Horreur, angoisse et fantastique
De quoi les bibliothèques ont-elles peur ?
Anne Le Foll
L’association Horschamp organisait le 14 avril dernier à Paris, dans les locaux de l’Association pour le développement de l’animation culturelle (Adac), en partenariat avec l’Association des bibliothécaires français et Images en bibliothèques, une journée d’étude consacrée à la place des films de genre dans les collections des bibliothèques publiques.
L’objectif de cette journée était de proposer aux responsables des collections audiovisuelles une approche du cinéma de genre leur permettant de choisir, d’acquérir et de diffuser des films considérés comme « de mauvais goût ». En outre, Franck Caputo, président de l’association Horschamp et directeur des Affaires culturelles de Bondy, a soulevé la question des politiques documentaires, insistant sur la nécessité de tracer les priorités et les limites du champ d’acquisition des vidéothèques publiques.
Définition et historique des genres
Le cinéma subit le même sort que la littérature : il existe un « bon cinéma » (classique) et un « mauvais cinéma » auquel appartiendrait le cinéma de genre. Le cinéma de genre désigne les films qui ne se distinguent ni par leur réalisateur ni par leurs interprètes mais par le genre auquel ils appartiennent. Il est souvent synonyme de cinéma d’exploitation par opposition à ce que valorise ordinairement la critique cinématographique, à savoir l’auteur et la vision personnelle d’un cinéaste.
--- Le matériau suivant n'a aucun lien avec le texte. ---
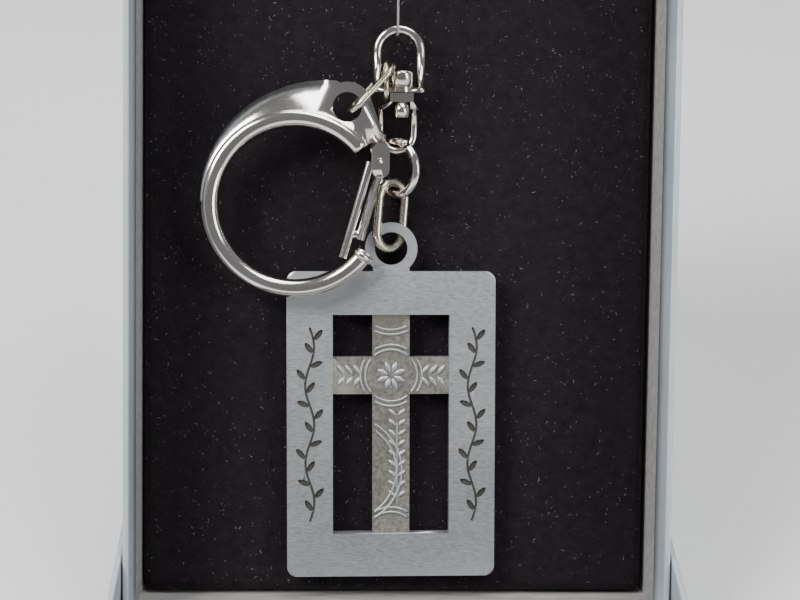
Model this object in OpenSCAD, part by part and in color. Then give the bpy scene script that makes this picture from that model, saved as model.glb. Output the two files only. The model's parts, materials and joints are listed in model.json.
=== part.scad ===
// A two-piece paper-covered gift box, open. The base leans back in its own lid,
// and a key ring hangs on a wire hook in front of the flocked pad.

/* [Box] */
// Outside width of the base
base_w = 88.9; // [86:0.1:112]
// Outside length of the base
base_l = 138.1; // [134:0.1:170]
// Outside depth of the base
base_d = 24; // [21:0.5:32]
// Depth of the open space in front of the pad
recess_d = 15; // [13:0.5:16]
// Outside depth of the lid
lid_d = 22; // [17:0.5:27]
// Slack between the base and the lid on each side
lid_slack = 0.3; // [0.2:0.05:0.8]
// Thickness of the box board
board_t = 0.6; // [0.5:0.05:1.2]
// Thickness of the covering paper
paper_t = 0.15; // [0.1:0.01:0.25]
// Thickness of the tape that holds each corner of the board
stay_t = 0.1; // [0.05:0.01:0.2]
// How far the tape reaches round each corner
stay_reach = 12; // [6:1:20]
// How far the covering paper turns in over the rim
turn_in = 8; // [4:0.5:12]
// Angle that the base leans back from upright
lean = 31; // [15:1:38]
// Distance from the middle of the lid forward to the foot of the base
foot_forward = 25; // [15:1:35]

/* [Pad] */
// Slack between the pad and the base on each side
pad_slack = 0.4; // [0.3:0.05:1]
// Sideways shift of the pad in the base
pad_shift = 0.2; // [0:0.05:0.25]
// Thickness of the card behind the foam
card_t = 1; // [0.5:0.1:2]
// Thickness of the flocked cover
flock_t = 0.5; // [0.3:0.05:0.8]
// Corner radius of the pad
pad_corner = 1.5; // [0.5:0.1:4]

/* [Hook] */
// Wire diameter of the hook
hook_wire_d = 0.5; // [0.4:0.05:0.6]
// Distance from the top of the base down to the hook
hook_drop = 41.2; // [38:0.1:60]
// Sideways place of the hook from the middle of the pad
hook_x = -0.8; // [-2:0.1:2]
// Height of the exposed upright part of the hook
hook_rise = 19; // [12:0.5:28]
// Bend radius of the hook
hook_bend = 0.8; // [0.6:0.1:1.5]

/* [Swivel] */
// Distance of the shackle's middle plane from the pad
chain_out = 4.6; // [4.4:0.1:5.5]
// Wire diameter of the shackle
shackle_wire_d = 1.6; // [1.3:0.05:1.8]
// Outside width of the shackle
shackle_w = 8.8; // [8:0.1:9.6]
// Outside height of the shackle
shackle_h = 11.2; // [10:0.1:13]
// Thickness of the shackle's crossbar
crossbar_t = 0.8; // [0.6:0.05:1]
// Depth of the shackle's crossbar
crossbar_depth = 1.7; // [1.4:0.1:2]
// Diameter of the crossbar's round boss
boss_d = 3.6; // [3:0.1:4.4]
// Pin diameter of the swivel rivet
pin_d = 1.9; // [1.4:0.05:2.2]
// Head diameter of the swivel rivet
rivet_head_d = 3.9; // [3.2:0.1:4.2]
// Head height of the swivel rivet
rivet_head_h = 2.8; // [1.5:0.1:3.2]
// Diameter of the rivet's lower collar
rivet_tail_d = 2.7; // [2.3:0.1:3]
// Height of the rivet's lower collar
rivet_tail_h = 2.5; // [1.5:0.1:3]
// Radial clearance of a pin in its hole
pin_play = 0.05; // [0.02:0.01:0.09]
// Wire diameter of the swivel's lower loop
loop_wire_d = 1.2; // [1:0.05:1.4]
// Outside width of the lower loop
loop_w = 6.8; // [6:0.1:7]
// Outside height of the lower loop, from the top of its yoke
loop_h = 10.1; // [9.5:0.1:10.5]

/* [Links] */
// Wire diameter of the long link at the snap ring
long_wire_d = 0.95; // [0.7:0.05:1.05]
// Wire diameter of the small link round the crossbar
small_wire_d = 0.95; // [0.7:0.05:1.05]
// Wire diameter of the open jump ring
jump_wire_d = 1.46; // [1.2:0.02:1.6]
// Outside diameter of the open jump ring
jump_d = 10.46; // [10:0.02:11]
// Outside length of the long link
long_l = 11.4; // [11:0.1:12]
// Outside width of the long link
long_w = 5.5; // [5.2:0.1:5.8]
// Outside length of the small link
small_l = 7.3; // [7.1:0.1:7.8]
// Outside width of the small link
small_w = 5.6; // [5.3:0.1:5.8]
// Outside length of the twisted link
twisted_l = 12.7; // [12.3:0.1:13.2]
// Outside width of the twisted link
twisted_w = 7.3; // [7:0.1:7.8]
// Wire diameter of the twisted link
twisted_wire_d = 1.55; // [1.2:0.05:1.65]
// Air between two wires that hang on each other
link_air = 0.3; // [0.2:0.05:0.5]
// Air where two pieces cross off their middles
crossing_air = 0.6; // [0.5:0.05:0.8]

/* [Snap ring] */
// Inside diameter of the snap ring
ring_inner_d = 25; // [22:0.1:25.4]
// Thickness of the snap ring's round body
ring_body_d = 3.1; // [2.6:0.1:3.4]
// Distance of the ring's middle plane from the pad
ring_out = 6.4; // [6:0.1:8]
// Thickness of the ring's flat arm
arm_t = 1.9; // [1.5:0.1:2.4]
// Diameter of the eye in the arm
eye_d = 4.8; // [4.2:0.1:5.2]
// Wire diameter of the gate
gate_wire_d = 1.5; // [1.2:0.05:1.6]
// Diameter of the gate's pin
gate_pin_d = 1; // [0.8:0.05:1.2]

/* [Pendant] */
// Width of the pendant's frame
pendant_w = 35.2; // [33:0.1:40]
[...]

D’où l’idée souvent toute faite que ces films sont interchangeables car le cadre de l’action et les codes y sont identiques. Il arrive cependant que des auteurs transcendent les conventions d’un genre. Les intervenants de la matinée ont cherché à préciser les spécificités de ce cinéma et se sont efforcés de réhabiliter cette cinématographie souvent mal jugée, en la mettant en perspective par rapport à l’histoire du cinéma mondial.
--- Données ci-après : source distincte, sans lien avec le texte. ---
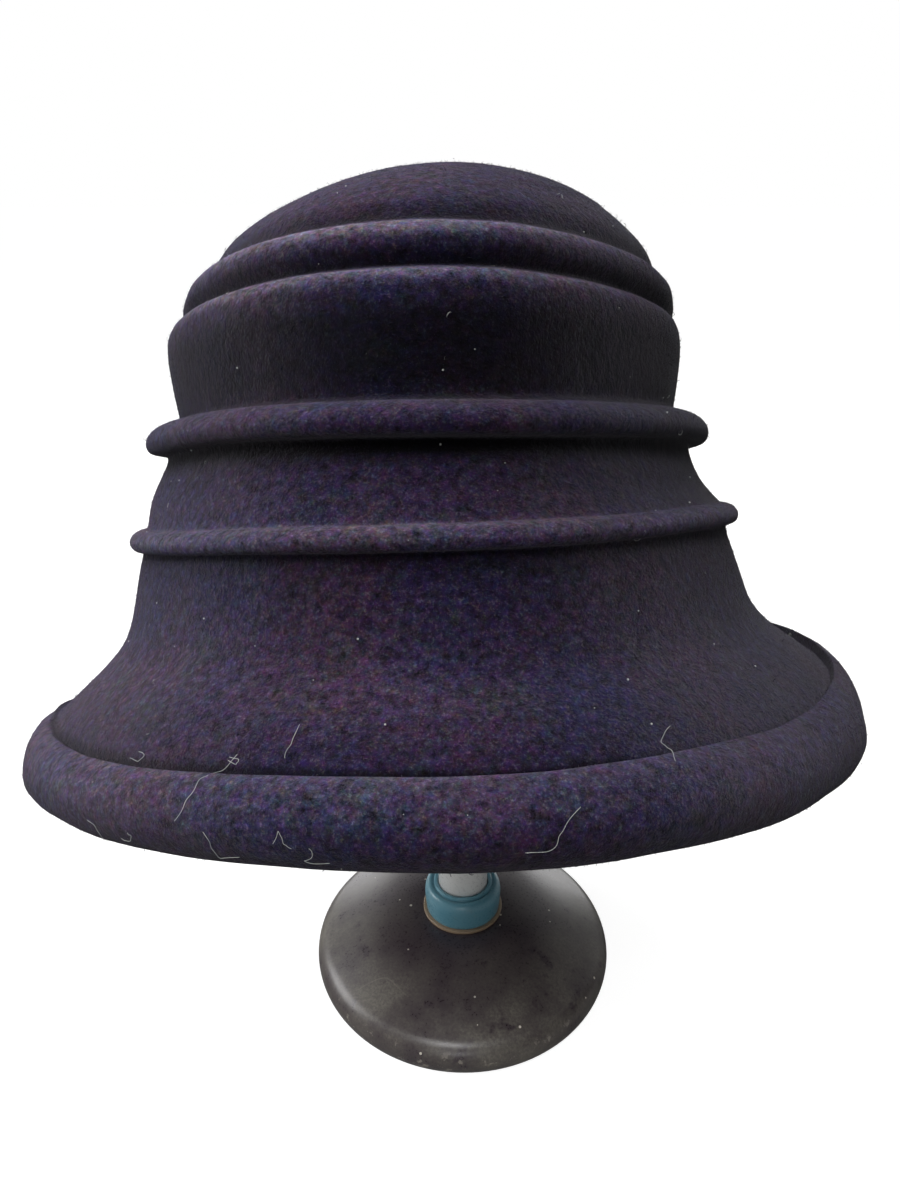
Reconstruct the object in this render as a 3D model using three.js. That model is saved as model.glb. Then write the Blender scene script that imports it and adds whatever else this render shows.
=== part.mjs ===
// A felt cloche hat with two pleats, two pinched tucks and a turned-up cuff, on a plain stand.
// Millimetres, +Z up. The hat's front faces -Y. The origin is the centre of the stand's underside.

import * as THREE from 'three';

// Driving sizes of the hat
const FELT = 3;
const HEAD_WIDTH = 176;
const HEAD_LENGTH = 197;
const CROWN_HEIGHT = 123.5;
const DOME_HEIGHT = 44.5;
const DOME_ROUNDNESS = 1.55;
const BRIM_WIDTH = 292.5;
const BRIM_LENGTH = 302;
const BRIM_DROP = 80.9;
const FRONT_LIFT = 8.1;
const SIDE_SHIFT = 2.6;
const BRIM_LEAN = 6.9;
const BRIM_DROOP = 1.6;
const BRIM_TWIST = 4.8;
const CROWN_SHIFT = 10;
const SKIRT_SHIFT = -2.2;
const PLEAT_LIFT = 4.5;
const PLEAT_LEAN = -1;
const UPPER_TUCK_HEIGHT = 30.3;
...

L’objet d’étude de cette journée était limité à quatre cinématographies : le cinéma fantastique, le cinéma d’épouvante, le cinéma d’horreur et le cinéma gore, dont Axel Charreyron, bibliothécaire à Gentilly, a présenté les caractéristiques.
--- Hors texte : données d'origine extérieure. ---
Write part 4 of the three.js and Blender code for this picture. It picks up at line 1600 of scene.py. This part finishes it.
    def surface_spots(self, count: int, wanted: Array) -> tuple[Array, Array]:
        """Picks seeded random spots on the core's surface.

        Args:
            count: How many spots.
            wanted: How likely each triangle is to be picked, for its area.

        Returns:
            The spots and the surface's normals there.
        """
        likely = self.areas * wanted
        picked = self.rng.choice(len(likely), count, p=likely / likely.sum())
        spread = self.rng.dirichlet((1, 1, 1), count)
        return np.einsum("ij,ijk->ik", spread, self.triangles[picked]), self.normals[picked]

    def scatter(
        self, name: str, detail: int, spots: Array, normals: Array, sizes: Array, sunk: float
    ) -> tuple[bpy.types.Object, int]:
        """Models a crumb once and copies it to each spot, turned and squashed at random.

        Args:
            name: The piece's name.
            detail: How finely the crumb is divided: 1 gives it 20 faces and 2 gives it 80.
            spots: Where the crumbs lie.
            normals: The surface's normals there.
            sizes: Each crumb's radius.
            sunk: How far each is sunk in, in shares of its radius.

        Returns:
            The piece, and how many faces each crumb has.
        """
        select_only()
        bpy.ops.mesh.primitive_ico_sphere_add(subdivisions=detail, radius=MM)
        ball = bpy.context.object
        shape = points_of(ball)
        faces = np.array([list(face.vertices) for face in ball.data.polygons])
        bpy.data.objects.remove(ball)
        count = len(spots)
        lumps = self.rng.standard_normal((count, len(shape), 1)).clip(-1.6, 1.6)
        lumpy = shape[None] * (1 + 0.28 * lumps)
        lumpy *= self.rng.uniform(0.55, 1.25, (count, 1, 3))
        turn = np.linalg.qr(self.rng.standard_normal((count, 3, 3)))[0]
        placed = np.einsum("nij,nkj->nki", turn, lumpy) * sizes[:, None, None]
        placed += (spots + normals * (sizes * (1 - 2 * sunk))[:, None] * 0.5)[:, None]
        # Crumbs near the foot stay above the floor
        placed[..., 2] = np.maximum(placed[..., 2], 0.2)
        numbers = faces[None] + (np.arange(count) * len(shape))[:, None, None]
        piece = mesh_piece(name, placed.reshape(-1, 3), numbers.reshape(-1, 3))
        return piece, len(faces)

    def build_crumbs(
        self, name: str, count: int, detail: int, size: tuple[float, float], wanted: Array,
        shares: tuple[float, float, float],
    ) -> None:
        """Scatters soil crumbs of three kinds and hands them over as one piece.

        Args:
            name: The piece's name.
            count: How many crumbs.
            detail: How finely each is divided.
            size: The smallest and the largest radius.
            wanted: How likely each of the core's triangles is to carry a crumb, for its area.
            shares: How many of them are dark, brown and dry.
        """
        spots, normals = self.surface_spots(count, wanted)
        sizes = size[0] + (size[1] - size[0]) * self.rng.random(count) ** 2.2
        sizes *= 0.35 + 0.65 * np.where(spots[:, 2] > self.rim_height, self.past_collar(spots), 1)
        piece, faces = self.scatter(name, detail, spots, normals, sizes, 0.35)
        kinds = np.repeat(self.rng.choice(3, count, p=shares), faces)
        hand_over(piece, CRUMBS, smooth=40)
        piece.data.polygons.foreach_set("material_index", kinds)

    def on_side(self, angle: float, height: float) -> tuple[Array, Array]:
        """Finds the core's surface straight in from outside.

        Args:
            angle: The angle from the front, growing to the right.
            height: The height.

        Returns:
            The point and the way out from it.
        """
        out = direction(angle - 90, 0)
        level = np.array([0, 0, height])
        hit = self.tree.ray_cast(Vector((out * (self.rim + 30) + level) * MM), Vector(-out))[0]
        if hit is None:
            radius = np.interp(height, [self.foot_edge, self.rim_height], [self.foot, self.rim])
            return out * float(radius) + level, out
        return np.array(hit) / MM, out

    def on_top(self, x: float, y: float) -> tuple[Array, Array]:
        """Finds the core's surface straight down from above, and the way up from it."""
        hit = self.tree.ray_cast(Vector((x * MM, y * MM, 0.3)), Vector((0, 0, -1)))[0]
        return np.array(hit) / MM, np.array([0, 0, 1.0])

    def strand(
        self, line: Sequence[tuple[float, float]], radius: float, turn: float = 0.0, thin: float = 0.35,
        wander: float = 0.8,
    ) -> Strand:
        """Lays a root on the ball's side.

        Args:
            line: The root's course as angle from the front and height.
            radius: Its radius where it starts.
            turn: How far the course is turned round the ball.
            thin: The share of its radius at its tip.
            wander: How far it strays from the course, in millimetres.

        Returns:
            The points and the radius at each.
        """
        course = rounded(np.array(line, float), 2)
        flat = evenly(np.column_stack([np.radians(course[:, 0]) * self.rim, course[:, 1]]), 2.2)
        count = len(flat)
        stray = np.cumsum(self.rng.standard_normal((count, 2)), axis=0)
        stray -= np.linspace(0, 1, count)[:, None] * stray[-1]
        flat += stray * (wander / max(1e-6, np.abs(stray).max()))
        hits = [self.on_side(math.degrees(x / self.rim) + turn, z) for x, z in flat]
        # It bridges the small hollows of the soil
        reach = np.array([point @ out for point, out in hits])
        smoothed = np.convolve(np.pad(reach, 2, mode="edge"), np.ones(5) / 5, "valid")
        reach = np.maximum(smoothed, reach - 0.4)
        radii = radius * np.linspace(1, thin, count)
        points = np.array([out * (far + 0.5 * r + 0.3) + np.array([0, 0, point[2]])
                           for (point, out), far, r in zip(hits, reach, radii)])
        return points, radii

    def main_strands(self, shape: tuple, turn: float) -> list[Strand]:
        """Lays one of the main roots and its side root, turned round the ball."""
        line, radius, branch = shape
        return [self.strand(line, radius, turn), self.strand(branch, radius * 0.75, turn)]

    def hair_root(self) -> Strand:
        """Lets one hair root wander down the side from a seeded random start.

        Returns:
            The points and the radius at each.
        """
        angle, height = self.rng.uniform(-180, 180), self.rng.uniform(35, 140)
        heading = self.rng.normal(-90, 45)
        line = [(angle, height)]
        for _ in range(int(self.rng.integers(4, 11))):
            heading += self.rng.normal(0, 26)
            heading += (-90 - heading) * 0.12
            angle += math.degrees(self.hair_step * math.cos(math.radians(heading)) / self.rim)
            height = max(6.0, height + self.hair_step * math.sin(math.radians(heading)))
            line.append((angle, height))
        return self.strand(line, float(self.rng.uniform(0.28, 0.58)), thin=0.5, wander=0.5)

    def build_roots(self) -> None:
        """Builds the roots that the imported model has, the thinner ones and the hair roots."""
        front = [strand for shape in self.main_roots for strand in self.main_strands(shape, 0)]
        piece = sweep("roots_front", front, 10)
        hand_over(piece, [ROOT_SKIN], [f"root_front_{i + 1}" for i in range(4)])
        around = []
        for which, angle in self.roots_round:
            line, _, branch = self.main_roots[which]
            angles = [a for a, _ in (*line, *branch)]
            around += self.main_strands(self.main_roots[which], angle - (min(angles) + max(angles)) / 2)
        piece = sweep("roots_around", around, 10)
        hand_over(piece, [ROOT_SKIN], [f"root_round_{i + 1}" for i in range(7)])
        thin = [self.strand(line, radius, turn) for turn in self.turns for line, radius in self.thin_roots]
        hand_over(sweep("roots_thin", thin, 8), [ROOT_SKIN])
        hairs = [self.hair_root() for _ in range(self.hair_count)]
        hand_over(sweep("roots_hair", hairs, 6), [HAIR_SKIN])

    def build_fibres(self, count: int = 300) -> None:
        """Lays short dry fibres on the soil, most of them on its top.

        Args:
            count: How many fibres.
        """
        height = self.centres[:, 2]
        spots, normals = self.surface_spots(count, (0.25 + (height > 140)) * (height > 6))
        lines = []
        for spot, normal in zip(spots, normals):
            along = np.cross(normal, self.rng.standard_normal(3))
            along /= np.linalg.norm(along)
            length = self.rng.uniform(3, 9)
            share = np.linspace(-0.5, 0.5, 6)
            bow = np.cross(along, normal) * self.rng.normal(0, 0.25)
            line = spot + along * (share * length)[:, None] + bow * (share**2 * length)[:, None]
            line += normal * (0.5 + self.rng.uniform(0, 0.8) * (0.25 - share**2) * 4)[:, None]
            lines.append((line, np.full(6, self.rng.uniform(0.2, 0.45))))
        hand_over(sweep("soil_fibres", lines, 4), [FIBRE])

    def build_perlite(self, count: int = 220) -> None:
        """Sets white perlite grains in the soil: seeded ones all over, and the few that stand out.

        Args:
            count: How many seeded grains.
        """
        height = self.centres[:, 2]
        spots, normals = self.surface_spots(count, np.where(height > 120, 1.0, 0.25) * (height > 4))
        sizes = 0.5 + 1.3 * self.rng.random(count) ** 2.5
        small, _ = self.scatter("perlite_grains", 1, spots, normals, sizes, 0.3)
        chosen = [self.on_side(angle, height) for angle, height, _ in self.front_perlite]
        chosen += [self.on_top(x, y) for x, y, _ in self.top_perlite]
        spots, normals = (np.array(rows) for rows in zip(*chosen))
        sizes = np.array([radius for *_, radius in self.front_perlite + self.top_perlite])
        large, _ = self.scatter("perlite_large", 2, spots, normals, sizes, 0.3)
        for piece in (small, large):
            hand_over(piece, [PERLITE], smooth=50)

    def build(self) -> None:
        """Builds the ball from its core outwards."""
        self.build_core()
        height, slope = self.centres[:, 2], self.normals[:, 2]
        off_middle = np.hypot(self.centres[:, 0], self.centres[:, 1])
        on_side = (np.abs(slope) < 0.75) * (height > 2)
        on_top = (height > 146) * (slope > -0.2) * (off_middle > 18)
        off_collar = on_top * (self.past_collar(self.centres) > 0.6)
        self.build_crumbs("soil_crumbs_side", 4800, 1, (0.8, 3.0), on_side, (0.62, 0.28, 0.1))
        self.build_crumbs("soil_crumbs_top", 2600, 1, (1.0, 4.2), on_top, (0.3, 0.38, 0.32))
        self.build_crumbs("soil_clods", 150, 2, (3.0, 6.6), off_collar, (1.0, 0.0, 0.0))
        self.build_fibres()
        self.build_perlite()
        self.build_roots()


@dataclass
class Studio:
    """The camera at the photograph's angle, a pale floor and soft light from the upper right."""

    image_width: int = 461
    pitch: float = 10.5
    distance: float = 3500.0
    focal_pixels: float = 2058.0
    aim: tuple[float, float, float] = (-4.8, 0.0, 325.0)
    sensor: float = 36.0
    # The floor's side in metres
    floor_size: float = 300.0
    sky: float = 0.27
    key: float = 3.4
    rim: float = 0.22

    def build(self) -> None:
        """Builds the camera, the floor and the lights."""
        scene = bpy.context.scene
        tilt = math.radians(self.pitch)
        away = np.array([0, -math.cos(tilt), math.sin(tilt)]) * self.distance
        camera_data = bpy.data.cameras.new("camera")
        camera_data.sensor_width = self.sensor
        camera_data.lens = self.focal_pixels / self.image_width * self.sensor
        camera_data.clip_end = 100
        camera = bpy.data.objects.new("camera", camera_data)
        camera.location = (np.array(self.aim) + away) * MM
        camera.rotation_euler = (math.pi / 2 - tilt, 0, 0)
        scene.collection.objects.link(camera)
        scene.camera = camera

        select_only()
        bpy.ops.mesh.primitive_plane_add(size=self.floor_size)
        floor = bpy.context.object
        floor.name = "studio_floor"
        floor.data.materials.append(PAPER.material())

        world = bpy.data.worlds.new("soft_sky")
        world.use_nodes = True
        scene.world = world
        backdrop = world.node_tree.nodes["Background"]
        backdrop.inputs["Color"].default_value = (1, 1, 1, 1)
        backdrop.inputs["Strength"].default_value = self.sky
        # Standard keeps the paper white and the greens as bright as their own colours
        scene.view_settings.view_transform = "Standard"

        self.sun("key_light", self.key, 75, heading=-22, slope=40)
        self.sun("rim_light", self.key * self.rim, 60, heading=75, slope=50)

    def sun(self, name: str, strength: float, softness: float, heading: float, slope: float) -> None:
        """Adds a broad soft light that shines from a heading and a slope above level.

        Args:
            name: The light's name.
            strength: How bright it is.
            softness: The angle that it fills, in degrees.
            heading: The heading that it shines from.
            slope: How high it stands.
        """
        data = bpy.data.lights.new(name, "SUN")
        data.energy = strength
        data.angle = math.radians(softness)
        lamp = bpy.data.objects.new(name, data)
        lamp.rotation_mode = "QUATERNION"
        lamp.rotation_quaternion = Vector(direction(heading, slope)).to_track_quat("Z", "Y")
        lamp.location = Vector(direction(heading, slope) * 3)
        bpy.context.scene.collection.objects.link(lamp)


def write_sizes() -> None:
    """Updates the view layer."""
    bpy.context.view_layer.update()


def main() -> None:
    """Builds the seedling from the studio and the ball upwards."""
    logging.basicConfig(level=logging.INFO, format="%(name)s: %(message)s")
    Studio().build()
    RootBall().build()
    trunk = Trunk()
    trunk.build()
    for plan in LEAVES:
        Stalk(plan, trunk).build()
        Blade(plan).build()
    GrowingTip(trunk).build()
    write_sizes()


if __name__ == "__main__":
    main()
Gilles Lalou, journaliste de cinéma, a évoqué les personnages mythiques et a décrit les origines du cinéma fantastique, rappelant que Méliès avait été le premier à introduire du fantastique au cinéma. Furent évoqués également les réalisateurs les plus représentatifs du genre (Roger Corman, Jacques Tourneur, Mario Bava, Dario Argento, David Cronenberg…) et les studios qui les ont produits.
Sociologie des publics
Le cinéma de genre marche bien en salle. Ces dernières années, des films comme Scream, Le projet Blair Witch, Ring, Le cercle ont réalisé des millions d’entrées. La France, sur ce terrain, n’est pas en reste puisqu’elle produit de plus en plus de films de genre, tels Les rivières pourpres, Belphégor, Le pacte des loups, qui remportent un grand succès auprès du public et principalement du public jeune. Le câble, la vidéo et le DVD ont favorisé en outre la connaissance de ce cinéma et donnent à ces films une seconde chance d’exister. Les actrices n’hésitent plus à jouer au cours de leur carrière dans des films de genre : Wynona Ryder (Dracula, Edward aux mains d’argent…), Uma Thurman (Batman, Kill Bill…), Naomi Watts (Mulholland Drive, Le cercle 2, King Kong…), Nicole Kidman (Les autres).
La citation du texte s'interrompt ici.